Это была идея создателя ведомства госбезопасности Феликса Эдмундовича Дзержинского, который приказал начальнику секретного отдела ВЧК Тимофею Петровичу Самсонову договориться с наркоматом здравоохранения:
«Для помещения Спиридоновой в психиатрический дом, но с тем условием, чтобы ее оттуда не украли или не сбежала. Охрану и наблюдение надо было бы сорганизовать достаточную, но в замаскированном виде. Санатория должна быть такая, чтобы из нее трудно было бежать и по техническим условиям. Когда найдете таковую и наметите конкретный план, доложите мне».

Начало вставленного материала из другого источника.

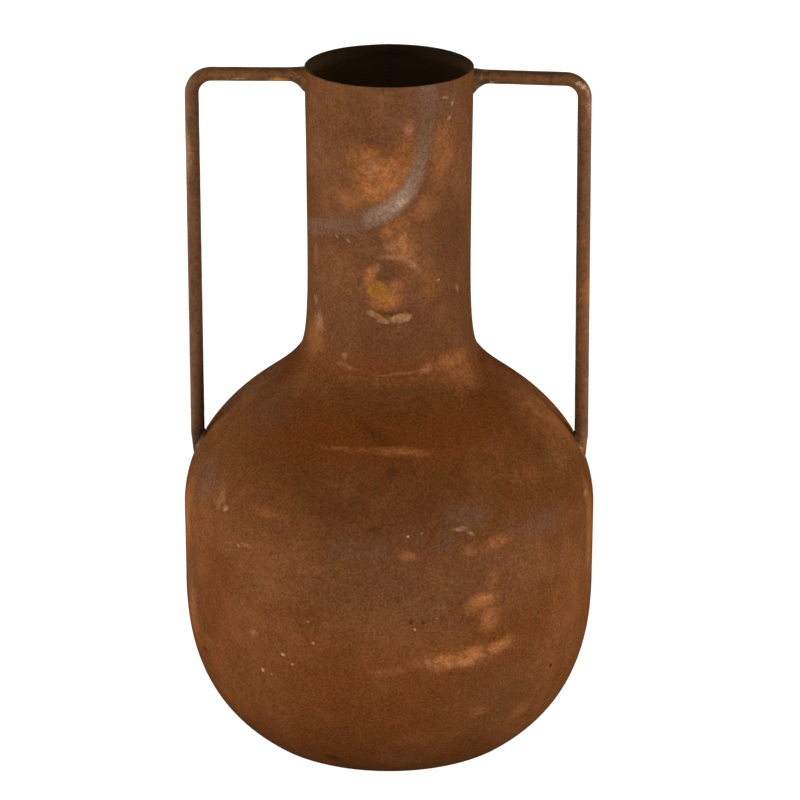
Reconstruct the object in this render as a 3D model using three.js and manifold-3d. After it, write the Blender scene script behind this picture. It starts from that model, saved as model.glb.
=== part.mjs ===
import * as THREE from 'three';
import { mergeVertices } from 'three/addons/utils/BufferGeometryUtils.js';
import Module from 'manifold-3d';

// A tall-necked iron vase with two handles, welded from spun and rolled sheet and from round bar.
// Millimetres, +Z up. The origin is the middle of the flat base, and the front faces -Y.

const wasm = await Module();
wasm.setup();

// Heights of the four sheet shells, stacked from the base up, and the sheet they are made of
const BOWL_HEIGHT = 90;
const BAND_HEIGHT = 60;
const DOME_HEIGHT = 83;
const NECK_LENGTH = 167;
const SHEET = 1.2;

// Outside radii
const BELLY_RADIUS = 120;
const BASE_RADIUS = 81.8;
const NECK_RADIUS = 46.8;
const NECK_FOOT_FLARE = 4.4;
const MOUTH_FLARE = 0.8;

// The band's upper edge leans in over this height. The dome turns from crowned to hollow
// this far outside the neck's foot and this far below it.
const BAND_LEAN_HEIGHT = 13.2;
const TURN_OUT = 28.8;
const TURN_DROP = 26.4;
const WAIST_RISE = 55.5;

// Slopes of the outline, in degrees from the outward horizontal
const BASE_SLOPE = 38;
const TURN_SLOPE = 143;
const DOME_TOP_SLOPE = 123;
const NECK_FOOT_SLOPE = 111;
const MOUTH_SLOPE = 88.5;

// How far each slope carries into the curve beside it
const BASE_CARRY = 28.8;
const BOWL_TOP_CARRY = 47.7;
const BELLY_CARRY = 35.1;
const TURN_CARRY_DOWN = 18.9;
const TURN_CARRY_UP = 14.6;
const DOME_TOP_CARRY = 13;
const NECK_FOOT_CARRY = 6.4;
const WAIST_CARRY_DOWN = 42.6;
const WAIST_CARRY_UP = 5;
const MOUTH_CARRY = 20;

// Welds between the shells, ground nearly flush outside and left proud inside
const WELD_WIDTH = 2.4;
const WELD_CROWN = 0.3;
const WELD_ROOT = 0.7;

// Round bar of the handles. The drops are from the rim to the bar's middle line, and the insets
// from the belly's widest radius. The right handle was bent a little lower and leans a little more.
const ROD_DIAMETER = 8;
const ROD_BEND_RADIUS = 11.2;
const ROD_CLEARANCE = 0.3;
const LEFT_DROP_AT_NECK = 5.3;
const LEFT_DROP_AT_BEND = 5;
const LEFT_INSET_AT_BEND = 9;
const LEFT_INSET_AT_FOOT = 8.4;
const RIGHT_DROP_AT_NECK = 6.4;
const RIGHT_DROP_AT_BEND = 8.4;
const RIGHT_INSET_AT_BEND = 10;
const RIGHT_INSET_AT_FOOT = 7.7;

// The outside of each foot is ground away on a slant, from this far above where the bar lands
const GRIND_RISE = 9;
const GRIND_ANGLE = 7;

// Fillet welds of the handles: hanging under the bar at the neck, all round it at the foot
const NECK_FILLET_LENGTH = 9;
const NECK_FILLET_DROP = 6.2;
const FOOT_FILLET_RISE = 5;
const FOOT_FILLET_LEG = 2.2;
const FILLET_EMBED = 4;

// Facets. The steps are those of the outline's five curves, from the base up.
const BODY_SIDES = 60;
const BOWL_STEPS = 9;
const SHOULDER_STEPS = 9;
const DOME_TOP_STEPS = 4;
const WAIST_STEPS = 5;
const MOUTH_STEPS = 3;
const ROD_SIDES = 16;
const BEND_STEPS = 7;
const FILLET_STEPS = 4;

const bowlTop = BOWL_HEIGHT;
const bandTop = bowlTop + BAND_HEIGHT;
const bellyTop = bandTop - BAND_LEAN_HEIGHT;
const domeTop = bandTop + DOME_HEIGHT;
const rim = domeTop + NECK_LENGTH;
const neckFootRadius = NECK_RADIUS + NECK_FOOT_FLARE;
const rodRadius = ROD_DIAMETER / 2;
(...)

Спиридонову действительно положили в психиатрическую больницу с диагнозом: «истерический психоз, состояние тяжелое, угрожающее жизни». Нет сомнения, что психика ее пострадала и она, несомненно, нуждалась во врачебной помощи. Но чекисты лечили ее своими методами. Эсеры были фактически поставлены вне закона: их судьбу решали закрытые инструкции госбезопасности.